Robinson retired from the game on January 5, 1957. He had wanted to manage or coach in the major leagues, but received no offers. He became a vice-president for the Chock Full O' Nuts corporation instead, and served on the board of the NAACP till 1967 (at which time he resigned, protesting the lack of younger voices in the movement). In 1960, he involved himself in the presidential election, campaigning first for Hubert Humphrey, and then meeting both Richard Nixon and John F. Kennedy; citing his record on Civil Rights, Robinson supported Nixon. After Nixon was elected in 1968, Robinson wrote that he regretted the endorsement. He campaigned diligently for Humphrey in 1968.
He was inducted into the Baseball Hall of Fame in 1962, his first year of eligibility. On June 4, 1972 the Dodgers retired his uniform number 42 alongside Roy Campanella (39) and Sandy Koufax (32). Robinson made his final public appearance on October 14, 1972 before Game 2 of the World Series in Cincinnati.

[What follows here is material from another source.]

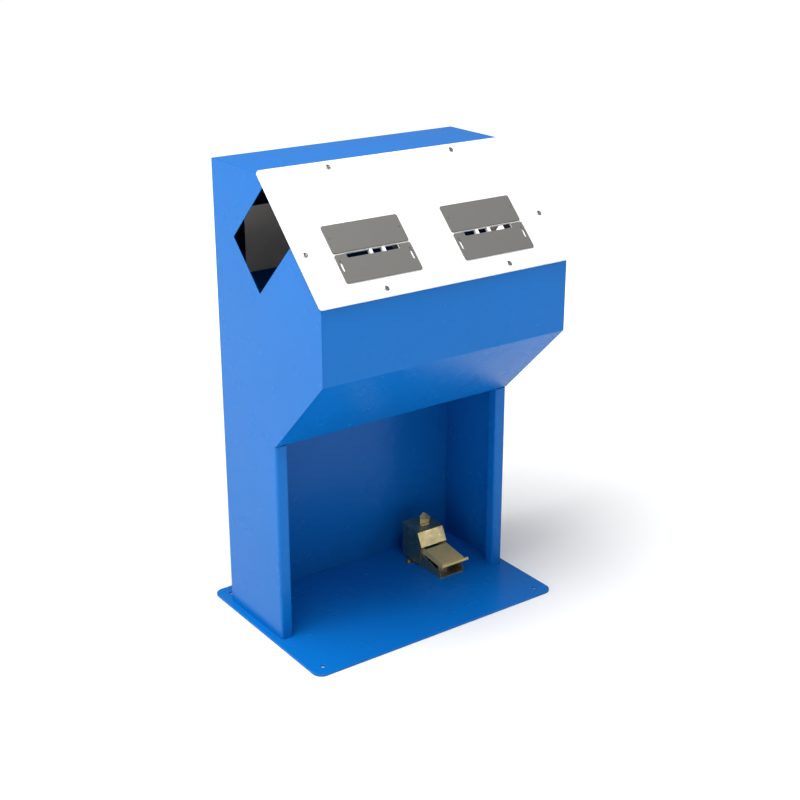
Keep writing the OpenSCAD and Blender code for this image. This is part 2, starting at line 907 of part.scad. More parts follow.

Crippled by the effects of diabetes later in his life, and distraught by the death at age 24 of his eldest son, Jackie Jr, Jackie Robinson died in Stamford, Connecticut on October 24, 1972 and was interred in the Cypress Hills Cemetery in Brooklyn, New York. For details, see Jules Tygiel's book, Baseball's Great Experiment.
In 1997 (the 50th anniversary of his major league debut), his number (42) was retired from all MLB teams. In 2004, Major League Baseball designated that April 15 each year would be marked as "Jackie Robinson Day" in all their ballparks.
On October 29, 2003, the United States Congress posthumously awarded Robinson the Congressional Gold Medal, the highest award the Congress can bestow. Robinson's widow accepted the award in a ceremony in the Capital Rotunda on March 2, 2005.